Alors, que faire et ne pas faire ? Que dire et ne pas dire ? La réponse est assez simple finalement lorsque l’on se réfère aux fondamentaux éthiques et déontologiques  du travail social et de la réduction des risques4. Et en même temps, la position n’est pas aisée à tenir devant certaines insistances, dans certaines situations d’échanges informels ou lors de réunions de concertation entre  acteurs  porteurs  de mandats fort différents. C’est que les enjeux sont importants, les intérêts divergents et l’impuissance souvent partagée.

Résister à la facilité (se questionner sur nos pratiques prend du temps et de l’énergie ; l’échange d’informations peut nous être utile aussi), résister à suivre le courant (avec le risque d’être ostracisé) se complexifie quand les questions et demandes évoquées plus haut proviennent d’un partenaire qui finance un projet. Ce dernier pourrait attendre une sorte de “retour sur investissement” et s’offusquer de ce qu’il interpréterait comme un manque de collaboration. Quoiqu’il en soit, nous essayons de répondre aux demandes dans un esprit de dialogue, avec le souci de préserver le lien avec nos bénéficiaires – premiers destinataires (il ne faut pas l’oublier !) de nos actions – et de respecter leur droit à la confidentialité. En présentant les principes qui sous-tendent notre travail, la réponse apportée est souvent en demi-teinte, renvoyant l’autre à ses propres missions et responsabilités, tout en proposant, le cas échéant après analyse de la demande, une piste d’action bien souvent différente de celle attendue.[5]

La vigilance est donc de mise, d’autant que le secteur associatif peut être tenté (pour faire face à une précarisation croissante liée aux politiques de restrictions budgétaires) de collaborer avec des organisations (publiques ou privées) qui, pour servir des préoccupations sécuritaires, proposent des partenariats subventionnés aux acteurs de l’aide et du soin. Il convient dès lors de continuer à questionner, au cas par cas, l’impact des dispositifs et projets proposés, tout en évitant un excès de méfiance qui pourrait nous priver d’inventer de nouvelles manières de travailler ensemble…


[1] Pour un aperçu des conditions de vie et de consommation de ces personnes, voyez M. Mormont, “Drogues à ciel ouvert, cocktail de risques”, Alteréchos. L’actualité sociale avec le décodeur, 2015, n° 414-415, pp. 11-17 [en ligne].

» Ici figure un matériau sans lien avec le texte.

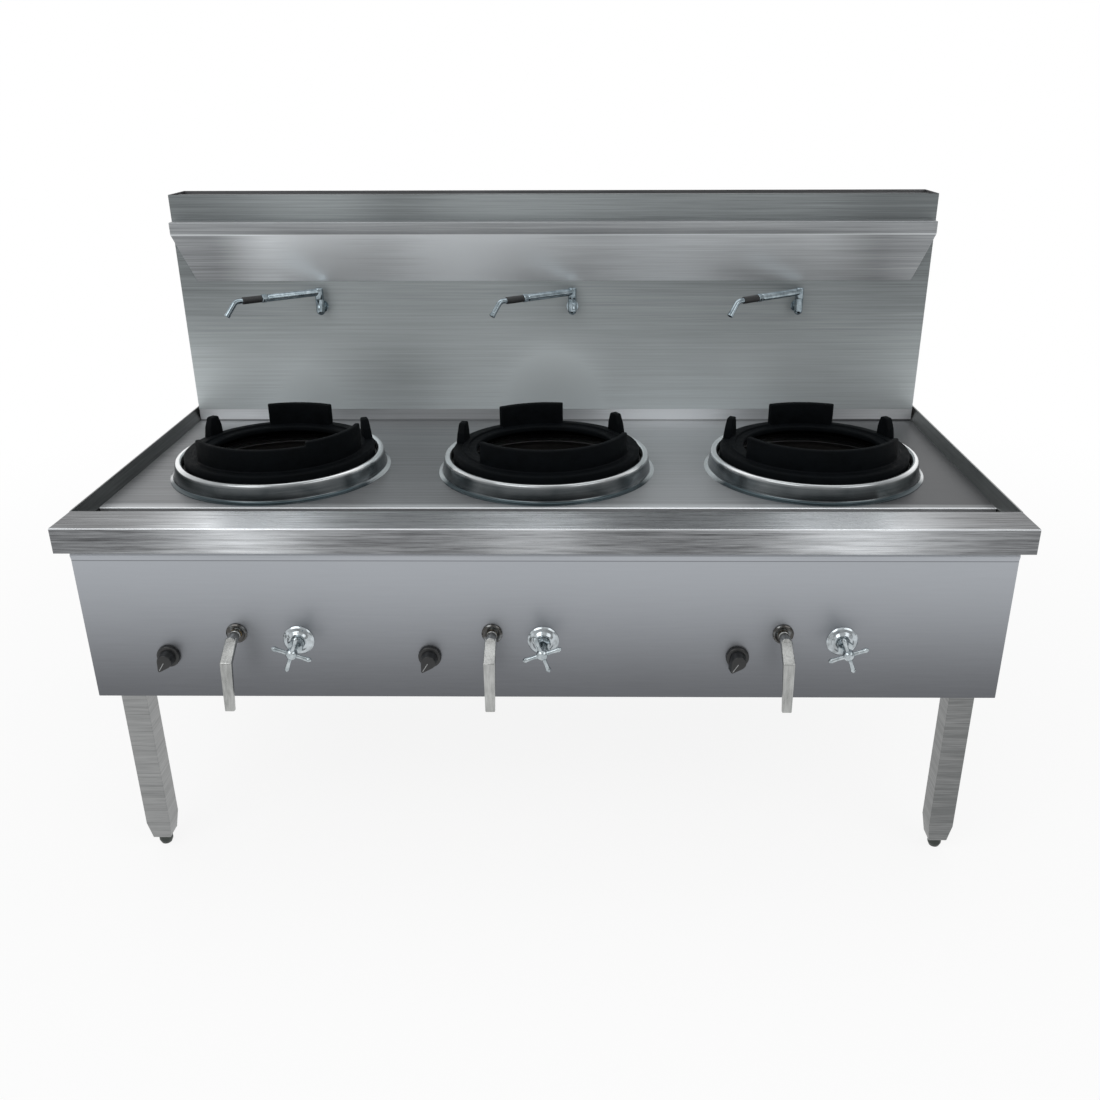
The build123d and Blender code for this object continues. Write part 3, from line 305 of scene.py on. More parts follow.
def softened(node, material, fold=0.0, crease=35):
    """A copy of a node with its triangles merged and its outer folds rounded, which stands for the node. Its
    faces point outwards as they come."""
    flat, folded, room = math.radians(0.4), math.radians(25), 2.2 * fold
    shape = bmesh.new()
    shape.from_mesh(nodes[node].data)
    bmesh.ops.remove_doubles(shape, verts=shape.verts, dist=1e-5)
    bmesh.ops.dissolve_limit(shape, angle_limit=flat, verts=shape.verts, edges=shape.edges)
    if fold:
        bevelled(shape, [
            edge for edge in shape.edges
            if edge.is_manifold and edge.calc_face_angle_signed() > folded
            and min(slimness(face) for face in edge.link_faces) > room
        ], fold)
    body = nodes[node]["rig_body"]
    piece = put_in_place(shape, node + "_sheet", material, body, [node], crease,
                         faces_out=True)
    weighted = piece.modifiers.new("flat_faces", "WEIGHTED_NORMAL")
    weighted.keep_sharp = True
    return piece


def eased(corners, closed=False, steps=4):
    """Points of an outline given as corners (x, y, radius), each rounded to its radius."""
    points = []
    for k, (x, y, radius) in enumerate(corners):
        corner = Vector((x, y))
        if radius == 0 or not closed and k in (0, len(corners) - 1):
            points.append(corner)
            continue
        before = (Vector(corners[k - 1][:2]) - corner).normalized()
        after = (Vector(corners[(k + 1) % len(corners)][:2]) - corner).normalized()
        half = before.angle(after) / 2
        centre = corner + (before + after).normalized() * radius / math.sin(half)
        start = corner + before * radius / math.tan(half) - centre
        end = corner + after * radius / math.tan(half) - centre
        turn = start.angle_signed(end)
        points += [centre + Matrix.Rotation(-turn * s / steps, 2) @ start for s in range(steps + 1)]
    return points


def turned(shape, outline, foot, axis, closed=False, steps=64, angle=2 * math.pi, start=0.0):
    """Spins an outline of (radius, height) points about an axis that rises from a foot point."""
    axis = Vector(axis).normalized()
    foot = Vector(foot)
    side = Vector((1, 0, 0)) if abs(axis.x) < 0.9 else Vector((0, 0, 1))
    side = (side - axis * side.dot(axis)).normalized()
    side = Matrix.Rotation(start, 3, axis) @ side
    ring = [shape.verts.new(foot + side * radius + axis * height) for radius, height in outline]
    edges = [shape.edges.new(pair) for pair in zip(ring, ring[1:])]
    if closed:
        edges.append(shape.edges.new((ring[-1], ring[0])))
    full = math.isclose(angle, 2 * math.pi)
    made = bmesh.ops.spin(shape, geom=ring + edges, cent=foot, axis=axis, angle=angle, steps=steps,
                          use_merge=full)
    if not full:
        shape.faces.new(ring)
        shape.faces.new([v for v in made["geom_last"] if isinstance(v, bmesh.types.BMVert)])


def leg_light(place, streaks):
    """Painted light: the left legs are painted lighter than the right ones."""
    return 0 - 0.33 * place.along("X") - 0.06


leg_finish = brushed_steel(
    "leg_tube", dark=(0.16, 0.165, 0.165), light=(0.34, 0.345, 0.345), grain=(14, 14, 500), roughness=0.36,
    brush=1.6, cloud=0.2, painted_light=leg_light)
leg_fold = 0.0025
foot_finish, foot_shader, foot_place = new_finish("dark_zinc", metallic=0.9, roughness=0.45)
zinc = foot_place.noise(60, 3).mix((0.03, 0.036, 0.033), (0.09, 0.10, 0.094))
zinc.into(foot_shader.inputs["Base Color"])
relief(foot_shader, foot_place.noise(500, 2), strength=0.15, depth=0.0004)
foot_flat, foot_side, foot_stem, foot_chamfer, foot_flange = 0.0105, 0.014, 0.008, 0.0084, 0.024
for corner in ("front_left", "front_right", "rear_left", "rear_right"):
    softened(f"leg_{corner}", leg_finish, fold=leg_fold)
    low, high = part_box(f"foot_{corner}")
    centre = ((low.x + high.x) / 2, (low.y + high.y) / 2, 0)
    foot = bmesh.new()
    turned(foot, eased([
        (0, 0, 0), (foot_flat, 0, 0.0012), (foot_side, foot_chamfer, 0.004), (foot_side, foot_flange, 0.0012),
        (foot_stem, foot_flange, 0), (foot_stem, high.z, 0.001), (0, high.z, 0),
    ]), centre, (0, 0, 1), steps=48)
    body = f"foot_{corner}"
    put_in_place(foot, f"foot_{corner}_turned", foot_finish, body, [f"foot_{corner}"])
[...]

[2] Pour plus d’informations sur notre méthodologie de travail et nos actions, voyez : www.dune-asbl.be

[3] La participation des bénéficiaires se décline de plusieurs manières à DUNE, notamment : les “focus-groupes” faisant appel au savoir expérientiel de nos bénéficiaires, les opérations “Boule de neige” de prévention par les pairs, les opérations de ramassage de seringues, le projet “media” : le DoucheFlux magasine et La voix de la rue sur Radio Panik donnent la parole aux précaires.

[4] Voyez la Charte de la réduction des risques liés aux usages de drogues : http://reductiondesrisques.be/charte-de-la- reduction-des-risques/

[5] Par exemple, DUNE développe des modules de formation portant sur l’approche spécifique des usagers de drogues en errance. L’objectif est de renforcer les compétences  des acteurs de l’espace public ayant des contacts avec ce public, en leur donnant des clés de compréhension de l’usage de drogues et en démystifiant la problématique de la toxicomanie.